All that being said,
Could you be praying for us? Praying that Elias does decent on our trip there and back (because, uh, when he's not happy he's a SCREAMER), and that if it all feels like it's going to hell (and I start sweating and can't nurse because I'm getting all nervous about a screaming baby and can't letdown and am frustrated that he won't take a bottle) that we can take a big bite of peace and realize that even in this, Jesus is present? Can you pray that Eowyn, with her FULL heart and DEEP emotions will be able to process all these "hi's and goodbyes?" She's a girl who mourns having to wait a week to see our friends again from church, so my heart aches at even trying to help her understand the next time we'll see others. Can you pray that we can abide and be present and be gracious amidst jetlag and expectations surely unmet (it's already so sad how many people we've had to say 'next time' to regarding getting to visit one on one because of such a short trip...) and that we can figure out how to celebrate well and also take care of our children, who will surely have more needs being in such unfamiliar places? Just GRACE, with a little (big) slab of mercy smacked between two big slices of patience. It'll be a blur, I'm sure. Yet, we have hopes of pleasant blurriness and God honoring responses in those not so pleasant moments.
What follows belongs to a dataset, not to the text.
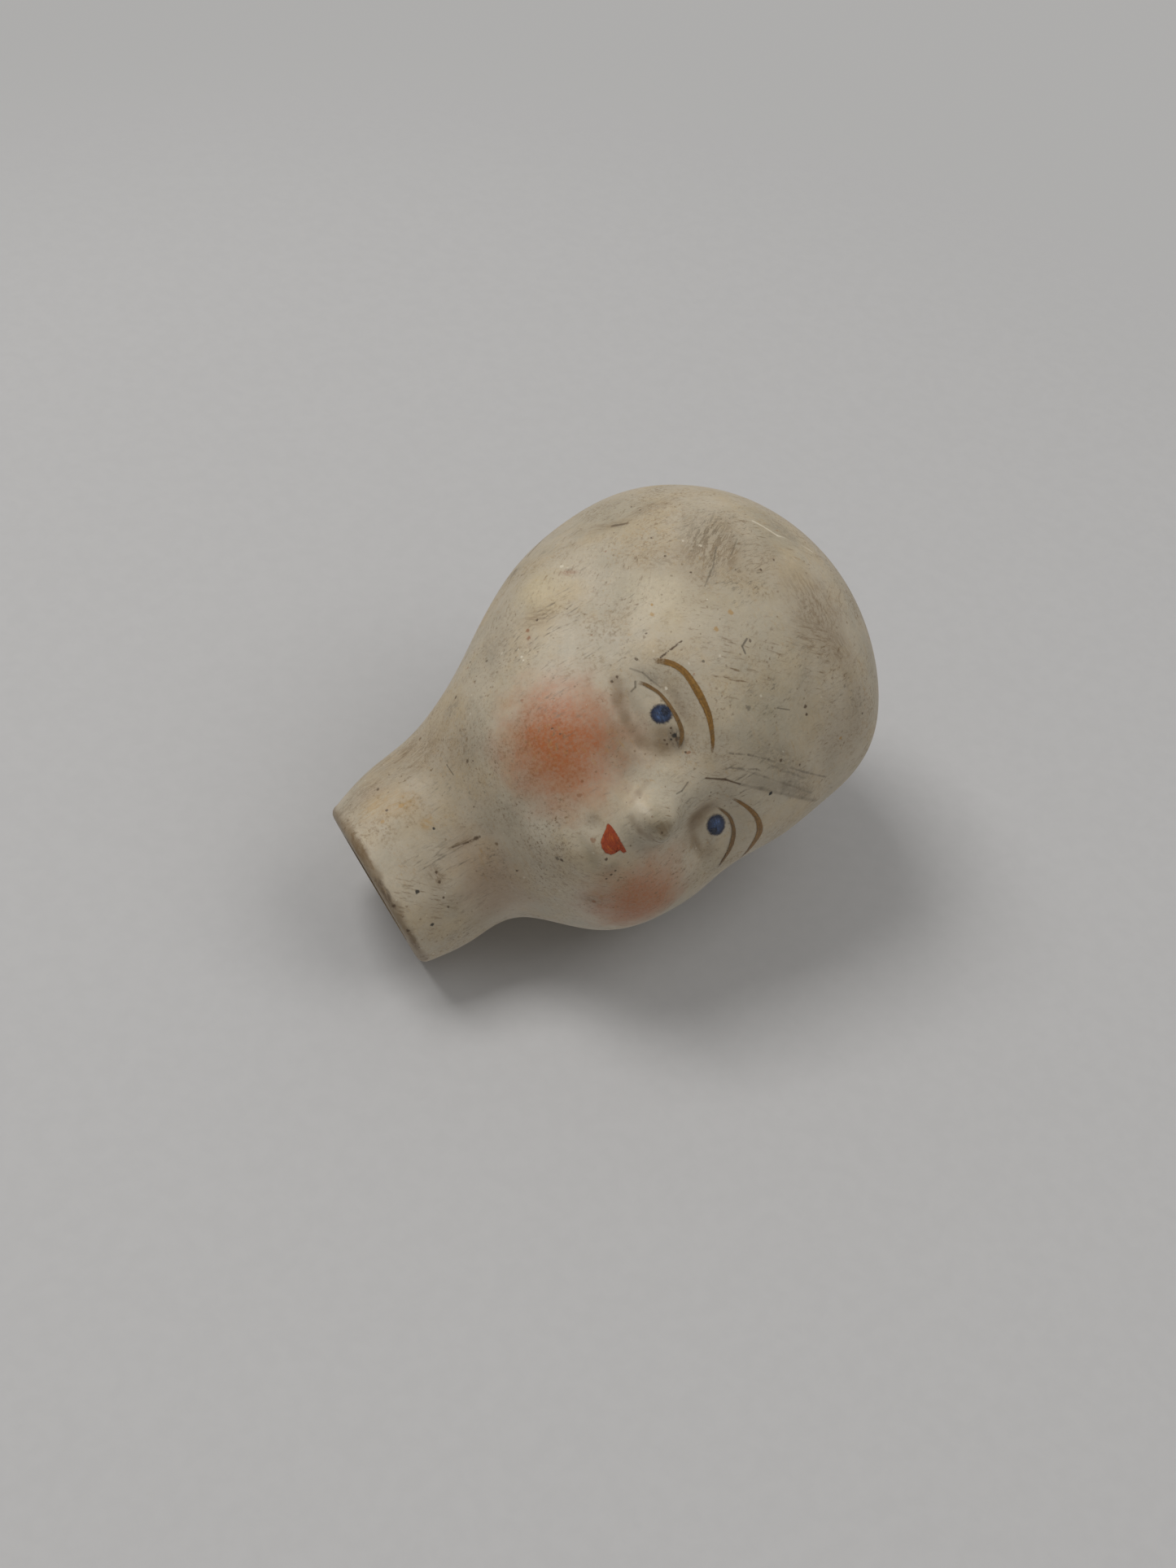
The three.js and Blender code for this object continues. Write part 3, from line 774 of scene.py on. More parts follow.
SPECKLES = tuple(Speckle(*row) for row in (
    (1700, 0.19, 0.34, 0.5, BROWN, 0.0), (900, 0.13, 0.13, 0.75, UMBER, 0.3),
    (560, 0.13, 0.1, 0.55, RUST, 0.6), (1100, 0.14, 0.1, 0.5, PALE, 0.9),
))

SCUFFS = (
    Scuff(3, Clouds(0.15, 130, 0.44, 0.66, 0.9), BROWN),
    Scuff(0, Clouds(0.45, 160, 0.44, 0.66, 0.8), GREY),
    Scuff(5, Clouds(0.85, 120, 0.44, 0.66, 0.85), BROWN),
    Scuff(1, Clouds(0.55, 170, 0.44, 0.66, 0.55), OCHRE),
)

STREAK_AXES = (
    (0, 0, 1), (1, 0, 0), (0, 1, 0), (1, 0, 1), (1, 0, -1), (0, 1, 1), (0, 1, -1), (1, -1, 0),
)


@dataclass(frozen=True)
class Grain:
    """A noise in the clay, by the size of its lumps, its finer layers and how strong they are."""

    size: float
    detail: float = 3.0
    roughness: float = 0.5

    def over(self, sheet: NodeSheet, place: Socket) -> Socket:
        """The noise over a place."""
        return sheet.noise(place, self.size * MM, self.detail, self.roughness)


TOOTH = Grain(0.28, 5.0, 0.7)
CLOUD = Grain(1.9, 4.0, 0.62)
WOBBLE = Grain(1.2)
STREAK = Grain(0.26, 4.0, 0.72)
MIDDLE = 0.5
DRAWN_OUT = -0.86
SHAKE = 0.04
CLOUD_DETAIL = 5.0
CLOUD_ROUGHNESS = 0.66


@dataclass(frozen=True)
class Edge:
    """How a round mark fades: from an inner to an outer share of its reach, and how raggedly."""

    inner: float
    outer: float
    ragged: float


TINT_EDGE = Edge(0.1, 1.25, 0.9)
BLUSH_EDGE = Edge(0.12, 1.12, 0.8)
SPOT_EDGE = Edge(0.55, 1.25, 2.4)


class BisqueCoats:
    """The bisque's colour, laid on coat by coat over a few shared noises."""

    def __init__(self, sheet: NodeSheet, form: HeadForm, effects: Effects) -> None:
        """Lays out the noises, and a place shaken a hair by the streaks.

        Args:
            sheet: The material's sheet.
            form: The head's form.
            effects: The shared effects.
        """
        self.sheet, self.form, self.effects = sheet, form, effects
        self.here = sheet.add("ShaderNodeTexCoord").outputs["Object"]
        self.tooth = TOOTH.over(sheet, self.here)
        self.cloud = sheet.minus(CLOUD.over(sheet, self.here), MIDDLE)
        self.wobble = WOBBLE.over(sheet, self.here)
        self.streaks = [self.drawn_out(Vector(axis).normalized()) for axis in STREAK_AXES]
        shake = sheet.minus(self.streaks[-1][1], MIDDLE)
        self.unsteady = sheet.vector("ADD", self.here, sheet.scaled((SHAKE * MM,) * 3, shake))
        self.colour: Socket | None = None

    def drawn_out(self, axis: Vector) -> tuple[Vector, Socket]:
        """Fine streaks drawn out along a direction.

        Args:
            axis: The direction.

        Returns:
            The direction and its streaks.
        """
        along = self.sheet.vector("DOT_PRODUCT", self.here, tuple(axis), 1)
        along = self.sheet.times(along, DRAWN_OUT)
        drawn = self.sheet.vector("ADD", self.here, self.sheet.scaled(tuple(axis), along))
        return axis, STREAK.over(self.sheet, drawn)

    def clouds(self, clouds: Clouds) -> Socket:
        """The mask of some cloudy patches, before they are given their strength.

        Args:
            clouds: The patches.

        Returns:
            The mask.
        """
        return self.sheet.effect(self.effects.mottle, {
            "Vector": self.sheet.vector("ADD", self.here, (clouds.shift,) * 3), "Scale": clouds.scale,
            "Low": clouds.low, "High": clouds.high, "Detail": CLOUD_DETAIL,
            "Roughness": CLOUD_ROUGHNESS})

    def round(self, mark: Tint | Spot, half_breadth: float, half_height: float, edge: Edge,
              ragged: Socket) -> Socket:
        """The mask of a round mark.

        Args:
            mark: The mark.
            half_breadth: Its reach sideways.
            half_height: Its reach up and down.
            edge: How it fades.
            ragged: What makes its edge ragged.

        Returns:
            The mask.
        """
        return self.sheet.effect(self.effects.round, {
            "Vector": self.unsteady, "Centre": tuple(self.form.place(mark.angle, mark.level)),
            "Size": (half_breadth * MM, half_breadth * MM, half_height * MM), "Inner": edge.inner,
            "Outer": edge.outer, "Ragged": ragged})

    def lay(self, mask: Socket, strength: float, mark_colour: MarkColour) -> None:
        """Lays a mark's colour over the colour, where its mask is and as strong as it is."""
        self.colour = self.sheet.mix(self.sheet.times(mask, strength), self.colour, mark_colour.value)

    def tint(self) -> None:
        """Tints the clay in places, among them painted shade round the eyes and mouth and a painted
        highlight on the nose, and airbrushes the cheeks over its tooth.
        """
        ragged = self.sheet.times(self.cloud, TINT_EDGE.ragged)
        for tint in TINTS:
            mask = self.round(tint, tint.half_breadth, tint.half_height, TINT_EDGE, ragged)
            self.lay(mask, tint.strength, tint.mark_colour)
        grains = self.sheet.step(self.tooth, 0.3, 0.72, 0.74, 1.12)
        for cheek in BLUSHES:
            calmer = self.sheet.times(ragged, BLUSH_EDGE.ragged)
            mask = self.round(cheek, cheek.half_breadth, cheek.half_height, BLUSH_EDGE, calmer)
            self.lay(self.sheet.times(mask, grains), cheek.strength, cheek.mark_colour)

    def smear(self) -> None:
        """Rubs in the patches of dirt and of painted shade, each along the streaks that run most nearly
        its way.
        """
        for smear in SMEARS:
            turn, tilt = math.radians(smear.angle), math.radians(smear.tilt)
            across = Vector((math.cos(turn), math.sin(turn), 0))
            along = across * math.cos(tilt) + Vector(UPWARD) * math.sin(tilt)
            mask = self.sheet.effect(self.effects.smear, {
                "Vector": self.unsteady, "Centre": tuple(self.form.place(smear.angle, smear.level)),
                "Along": tuple(along), "Length": smear.length * MM, "Width": smear.width * MM,
                "Cover": smear.cover,
                "Streaks": max(self.streaks, key=lambda drawn: abs(drawn[0].dot(along)))[1]})
            self.lay(mask, smear.strength, smear.mark_colour)

    def mark(self) -> None:
        """Draws the fine lines, piece by piece, the first ones painted shade in the creases round the eyes
        and nose, and sets the single spots.
        """
        for line in LINES:
            places = [self.form.place(*place) for place in line.places]
            for start, end in zip(places, places[1:]):
                span = end - start
                mask = self.sheet.effect(self.effects.line, {
                    "Vector": self.unsteady, "Start": tuple(start), "Span": tuple(span),
                    "Per Square": 1 / span.length_squared, "Width": line.width * MM,
                    "Breaks": line.breaks, "Tooth": self.tooth, "Wobble": self.wobble})
                self.lay(mask, line.strength, line.mark_colour)
        ragged = self.sheet.times(self.sheet.minus(self.tooth, MIDDLE), SPOT_EDGE.ragged)
        for spot in SPOTS:
            mask = self.round(spot, spot.radius, spot.radius, SPOT_EDGE, ragged)
            self.lay(mask, spot.strength, spot.mark_colour)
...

I've been praying through what God might have for this and I, while it feels a bit ridiculous to even say this considering all that's coming, feel like he has a lot of rest for us. But God has a way of making improbable things realities. So, I'm holding on tight to being excited.
Cheers to doing hard things that make you a little sweaty and a bit smelly! And oh praise Jesus that he gives us good friends to retell stories to (thank you in advance for your sympathy laughs at the potential wild misfortune and grumpy traveler comments headed our way.)
Also, praise Jesus that we have so many hearts on the other side of the ocean that make this trip 100 times over WORTH IT.